* **Your objective**
Return the lines exactly as they stand, from the first of the material through the line containing "scraper lies on.".

* **Stored data**

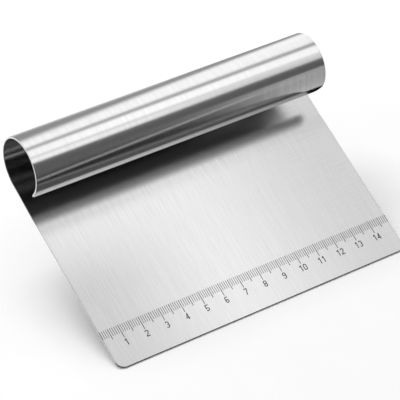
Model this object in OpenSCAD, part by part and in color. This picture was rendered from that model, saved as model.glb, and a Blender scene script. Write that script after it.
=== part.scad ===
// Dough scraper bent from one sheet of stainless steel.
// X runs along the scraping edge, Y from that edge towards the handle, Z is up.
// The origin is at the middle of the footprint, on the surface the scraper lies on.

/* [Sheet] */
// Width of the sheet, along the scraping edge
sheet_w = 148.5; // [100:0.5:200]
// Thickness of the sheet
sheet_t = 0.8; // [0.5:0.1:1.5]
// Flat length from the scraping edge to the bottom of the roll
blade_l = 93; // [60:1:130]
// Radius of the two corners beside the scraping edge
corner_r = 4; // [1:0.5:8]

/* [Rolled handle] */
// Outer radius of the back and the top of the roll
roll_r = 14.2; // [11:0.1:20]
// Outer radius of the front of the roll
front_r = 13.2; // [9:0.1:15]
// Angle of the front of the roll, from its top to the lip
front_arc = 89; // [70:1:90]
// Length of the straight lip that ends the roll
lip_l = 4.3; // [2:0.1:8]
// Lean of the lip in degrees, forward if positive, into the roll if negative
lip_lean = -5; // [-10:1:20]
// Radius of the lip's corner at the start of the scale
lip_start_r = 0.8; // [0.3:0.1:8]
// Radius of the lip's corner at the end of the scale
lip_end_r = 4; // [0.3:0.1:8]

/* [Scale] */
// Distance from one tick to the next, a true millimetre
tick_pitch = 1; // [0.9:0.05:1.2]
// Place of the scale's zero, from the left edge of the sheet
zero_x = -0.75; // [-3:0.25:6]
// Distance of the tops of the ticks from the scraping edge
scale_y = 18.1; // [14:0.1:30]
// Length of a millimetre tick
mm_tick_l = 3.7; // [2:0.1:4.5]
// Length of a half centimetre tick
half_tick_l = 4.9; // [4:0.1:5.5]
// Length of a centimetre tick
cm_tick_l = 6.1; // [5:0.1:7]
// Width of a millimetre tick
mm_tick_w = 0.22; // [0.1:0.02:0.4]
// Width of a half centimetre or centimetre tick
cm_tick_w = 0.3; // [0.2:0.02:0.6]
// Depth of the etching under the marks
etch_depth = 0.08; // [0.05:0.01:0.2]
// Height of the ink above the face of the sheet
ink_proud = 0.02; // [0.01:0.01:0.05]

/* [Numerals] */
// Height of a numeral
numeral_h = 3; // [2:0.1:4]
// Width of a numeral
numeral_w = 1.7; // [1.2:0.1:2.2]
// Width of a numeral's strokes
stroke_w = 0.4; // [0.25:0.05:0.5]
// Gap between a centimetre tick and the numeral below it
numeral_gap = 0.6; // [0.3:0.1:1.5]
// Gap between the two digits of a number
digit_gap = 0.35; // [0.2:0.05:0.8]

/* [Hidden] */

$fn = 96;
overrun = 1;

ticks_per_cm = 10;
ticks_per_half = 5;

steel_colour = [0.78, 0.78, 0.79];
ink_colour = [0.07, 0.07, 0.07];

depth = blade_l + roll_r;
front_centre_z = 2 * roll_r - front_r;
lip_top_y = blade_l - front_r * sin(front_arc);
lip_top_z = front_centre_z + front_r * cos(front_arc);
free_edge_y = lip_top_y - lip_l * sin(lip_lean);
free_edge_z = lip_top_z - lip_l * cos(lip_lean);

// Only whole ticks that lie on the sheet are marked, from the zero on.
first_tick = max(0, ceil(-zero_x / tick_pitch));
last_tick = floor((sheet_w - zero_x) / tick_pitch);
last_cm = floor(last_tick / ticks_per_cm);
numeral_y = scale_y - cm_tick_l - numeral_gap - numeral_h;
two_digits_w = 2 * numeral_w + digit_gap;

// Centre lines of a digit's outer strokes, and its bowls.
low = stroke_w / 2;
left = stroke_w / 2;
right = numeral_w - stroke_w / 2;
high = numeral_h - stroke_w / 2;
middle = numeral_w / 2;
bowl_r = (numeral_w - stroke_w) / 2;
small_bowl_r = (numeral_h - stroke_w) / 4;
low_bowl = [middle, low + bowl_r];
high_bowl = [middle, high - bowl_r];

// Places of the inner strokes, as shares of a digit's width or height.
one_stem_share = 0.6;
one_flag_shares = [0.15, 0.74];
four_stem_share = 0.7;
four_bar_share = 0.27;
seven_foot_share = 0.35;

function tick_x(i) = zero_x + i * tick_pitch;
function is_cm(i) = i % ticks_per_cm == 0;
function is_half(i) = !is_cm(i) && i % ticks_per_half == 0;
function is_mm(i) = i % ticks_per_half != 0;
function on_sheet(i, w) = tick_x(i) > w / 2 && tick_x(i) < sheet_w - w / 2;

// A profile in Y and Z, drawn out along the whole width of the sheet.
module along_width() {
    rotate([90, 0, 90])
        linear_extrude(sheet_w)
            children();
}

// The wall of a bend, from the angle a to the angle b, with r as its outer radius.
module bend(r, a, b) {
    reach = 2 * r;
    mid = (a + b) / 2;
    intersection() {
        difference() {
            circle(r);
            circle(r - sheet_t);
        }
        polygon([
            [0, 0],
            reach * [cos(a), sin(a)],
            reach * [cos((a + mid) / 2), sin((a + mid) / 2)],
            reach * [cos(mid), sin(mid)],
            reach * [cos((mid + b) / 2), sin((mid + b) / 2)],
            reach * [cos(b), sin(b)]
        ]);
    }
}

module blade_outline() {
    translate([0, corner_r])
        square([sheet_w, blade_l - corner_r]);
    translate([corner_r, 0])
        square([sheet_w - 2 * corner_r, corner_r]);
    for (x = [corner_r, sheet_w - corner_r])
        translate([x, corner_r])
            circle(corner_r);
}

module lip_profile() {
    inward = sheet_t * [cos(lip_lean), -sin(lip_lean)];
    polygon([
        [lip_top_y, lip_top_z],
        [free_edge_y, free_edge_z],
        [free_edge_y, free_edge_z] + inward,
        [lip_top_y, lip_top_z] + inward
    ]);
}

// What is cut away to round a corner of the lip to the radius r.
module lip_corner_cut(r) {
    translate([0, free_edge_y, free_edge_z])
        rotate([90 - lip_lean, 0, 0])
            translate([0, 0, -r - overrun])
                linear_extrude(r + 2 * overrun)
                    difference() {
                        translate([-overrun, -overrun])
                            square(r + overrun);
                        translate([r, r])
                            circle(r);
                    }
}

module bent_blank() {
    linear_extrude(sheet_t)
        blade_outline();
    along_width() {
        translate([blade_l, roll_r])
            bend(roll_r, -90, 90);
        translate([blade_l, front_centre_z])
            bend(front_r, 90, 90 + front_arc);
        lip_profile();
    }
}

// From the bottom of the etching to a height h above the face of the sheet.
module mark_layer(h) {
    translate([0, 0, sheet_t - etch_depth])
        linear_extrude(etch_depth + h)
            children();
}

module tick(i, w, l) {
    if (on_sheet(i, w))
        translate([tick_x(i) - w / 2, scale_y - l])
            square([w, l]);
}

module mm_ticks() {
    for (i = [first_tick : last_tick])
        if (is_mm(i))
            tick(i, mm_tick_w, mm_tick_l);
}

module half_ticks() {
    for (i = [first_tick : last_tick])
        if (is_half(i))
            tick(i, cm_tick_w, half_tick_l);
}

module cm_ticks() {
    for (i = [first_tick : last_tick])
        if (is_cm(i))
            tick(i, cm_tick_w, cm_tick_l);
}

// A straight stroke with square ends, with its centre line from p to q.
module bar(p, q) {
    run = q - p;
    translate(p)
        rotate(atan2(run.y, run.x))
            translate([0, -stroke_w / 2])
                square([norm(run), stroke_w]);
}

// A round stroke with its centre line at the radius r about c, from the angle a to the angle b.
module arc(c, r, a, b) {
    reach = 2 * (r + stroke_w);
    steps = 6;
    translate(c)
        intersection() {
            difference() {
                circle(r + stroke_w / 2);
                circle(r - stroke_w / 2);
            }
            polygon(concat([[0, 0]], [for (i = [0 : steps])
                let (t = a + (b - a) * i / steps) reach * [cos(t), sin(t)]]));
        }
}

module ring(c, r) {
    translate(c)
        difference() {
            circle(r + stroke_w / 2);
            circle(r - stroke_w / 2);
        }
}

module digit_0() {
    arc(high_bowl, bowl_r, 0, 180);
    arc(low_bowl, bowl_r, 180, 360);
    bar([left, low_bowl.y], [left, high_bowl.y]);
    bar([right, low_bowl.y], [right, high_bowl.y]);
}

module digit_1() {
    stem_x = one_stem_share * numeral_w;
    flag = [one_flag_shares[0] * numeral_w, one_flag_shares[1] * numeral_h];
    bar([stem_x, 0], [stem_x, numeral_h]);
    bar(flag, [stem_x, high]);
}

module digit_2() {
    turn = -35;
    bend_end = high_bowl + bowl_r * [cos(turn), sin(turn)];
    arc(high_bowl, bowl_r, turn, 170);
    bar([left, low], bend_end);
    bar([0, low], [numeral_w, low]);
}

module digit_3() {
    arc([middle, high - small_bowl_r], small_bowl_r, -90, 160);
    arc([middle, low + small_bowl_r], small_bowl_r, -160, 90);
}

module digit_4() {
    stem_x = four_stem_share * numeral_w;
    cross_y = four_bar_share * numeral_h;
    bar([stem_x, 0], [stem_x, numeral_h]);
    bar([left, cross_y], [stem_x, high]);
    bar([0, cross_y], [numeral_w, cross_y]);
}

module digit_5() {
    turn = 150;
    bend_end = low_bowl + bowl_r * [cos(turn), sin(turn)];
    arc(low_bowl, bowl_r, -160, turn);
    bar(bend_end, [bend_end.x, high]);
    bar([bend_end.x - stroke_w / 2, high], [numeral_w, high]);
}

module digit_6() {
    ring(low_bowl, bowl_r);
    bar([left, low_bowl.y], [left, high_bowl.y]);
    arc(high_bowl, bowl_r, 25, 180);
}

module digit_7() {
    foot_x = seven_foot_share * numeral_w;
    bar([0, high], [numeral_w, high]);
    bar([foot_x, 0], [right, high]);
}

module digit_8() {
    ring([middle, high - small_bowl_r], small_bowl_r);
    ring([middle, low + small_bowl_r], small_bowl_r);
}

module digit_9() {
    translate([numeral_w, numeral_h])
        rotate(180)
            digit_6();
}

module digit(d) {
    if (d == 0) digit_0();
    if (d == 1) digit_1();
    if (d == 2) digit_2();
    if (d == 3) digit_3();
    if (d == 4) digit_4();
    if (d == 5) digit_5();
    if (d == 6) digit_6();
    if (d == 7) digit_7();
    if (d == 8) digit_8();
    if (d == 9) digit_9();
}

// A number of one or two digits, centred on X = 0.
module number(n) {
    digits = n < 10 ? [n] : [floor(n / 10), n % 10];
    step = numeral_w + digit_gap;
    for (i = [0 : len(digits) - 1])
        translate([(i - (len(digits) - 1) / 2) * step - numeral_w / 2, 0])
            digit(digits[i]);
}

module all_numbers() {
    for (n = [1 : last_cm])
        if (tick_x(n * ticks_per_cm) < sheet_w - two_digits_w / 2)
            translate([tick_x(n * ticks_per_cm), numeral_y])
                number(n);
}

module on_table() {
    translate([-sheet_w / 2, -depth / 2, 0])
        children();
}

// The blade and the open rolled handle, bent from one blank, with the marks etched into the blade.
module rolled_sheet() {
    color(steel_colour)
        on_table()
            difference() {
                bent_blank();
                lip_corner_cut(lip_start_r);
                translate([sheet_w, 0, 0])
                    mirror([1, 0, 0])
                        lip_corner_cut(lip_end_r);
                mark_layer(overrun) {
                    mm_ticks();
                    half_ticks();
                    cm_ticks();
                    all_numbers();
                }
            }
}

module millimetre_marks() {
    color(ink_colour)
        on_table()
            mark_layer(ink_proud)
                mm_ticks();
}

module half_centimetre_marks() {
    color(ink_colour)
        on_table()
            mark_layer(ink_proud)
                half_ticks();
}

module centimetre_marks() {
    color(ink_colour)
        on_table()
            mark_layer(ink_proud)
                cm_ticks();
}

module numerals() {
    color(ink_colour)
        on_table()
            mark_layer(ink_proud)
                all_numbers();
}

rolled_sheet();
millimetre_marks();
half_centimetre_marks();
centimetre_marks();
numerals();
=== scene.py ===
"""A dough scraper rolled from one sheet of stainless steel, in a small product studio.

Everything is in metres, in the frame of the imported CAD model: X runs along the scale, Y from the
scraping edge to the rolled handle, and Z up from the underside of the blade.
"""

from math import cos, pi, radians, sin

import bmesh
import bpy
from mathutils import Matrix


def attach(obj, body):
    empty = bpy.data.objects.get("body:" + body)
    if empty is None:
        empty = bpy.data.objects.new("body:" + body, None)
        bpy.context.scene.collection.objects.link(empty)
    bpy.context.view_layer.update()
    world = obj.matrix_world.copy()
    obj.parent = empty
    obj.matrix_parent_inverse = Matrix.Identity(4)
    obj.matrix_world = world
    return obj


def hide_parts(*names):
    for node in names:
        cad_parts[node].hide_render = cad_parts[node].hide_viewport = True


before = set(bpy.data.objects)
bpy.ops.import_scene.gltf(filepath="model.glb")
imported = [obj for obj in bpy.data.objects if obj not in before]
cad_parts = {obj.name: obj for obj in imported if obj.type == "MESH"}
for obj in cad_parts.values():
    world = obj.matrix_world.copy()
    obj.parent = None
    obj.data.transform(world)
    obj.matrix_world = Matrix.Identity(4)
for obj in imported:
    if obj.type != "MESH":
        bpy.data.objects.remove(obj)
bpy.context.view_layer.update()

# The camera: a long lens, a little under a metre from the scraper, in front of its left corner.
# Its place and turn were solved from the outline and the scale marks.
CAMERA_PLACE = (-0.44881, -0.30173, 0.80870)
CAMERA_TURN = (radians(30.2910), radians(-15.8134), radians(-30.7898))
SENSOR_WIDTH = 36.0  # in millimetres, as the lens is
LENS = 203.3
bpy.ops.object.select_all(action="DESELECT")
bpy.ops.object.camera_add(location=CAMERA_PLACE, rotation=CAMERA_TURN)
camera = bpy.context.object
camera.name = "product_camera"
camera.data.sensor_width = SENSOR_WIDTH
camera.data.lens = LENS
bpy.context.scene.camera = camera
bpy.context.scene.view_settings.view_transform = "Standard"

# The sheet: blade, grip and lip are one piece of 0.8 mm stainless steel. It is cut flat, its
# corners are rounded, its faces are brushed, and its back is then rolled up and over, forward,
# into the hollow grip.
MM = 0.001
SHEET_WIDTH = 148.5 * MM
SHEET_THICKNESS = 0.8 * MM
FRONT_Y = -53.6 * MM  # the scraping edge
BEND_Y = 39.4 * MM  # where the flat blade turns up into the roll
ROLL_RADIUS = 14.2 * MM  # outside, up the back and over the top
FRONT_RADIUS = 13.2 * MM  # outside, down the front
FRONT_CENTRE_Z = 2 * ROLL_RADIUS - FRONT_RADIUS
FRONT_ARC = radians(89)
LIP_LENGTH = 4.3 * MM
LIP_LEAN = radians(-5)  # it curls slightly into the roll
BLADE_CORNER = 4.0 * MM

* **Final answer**
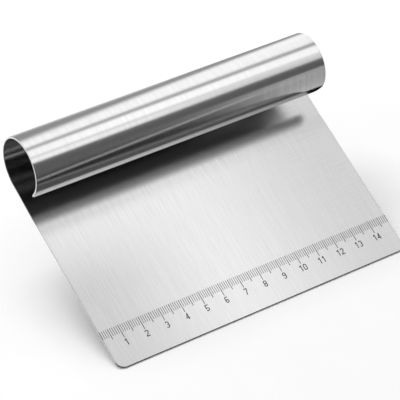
Model this object in OpenSCAD, part by part and in color. This picture was rendered from that model, saved as model.glb, and a Blender scene script. Write that script after it.
=== part.scad ===
// Dough scraper bent from one sheet of stainless steel.
// X runs along the scraping edge, Y from that edge towards the handle, Z is up.
// The origin is at the middle of the footprint, on the surface the scraper lies on.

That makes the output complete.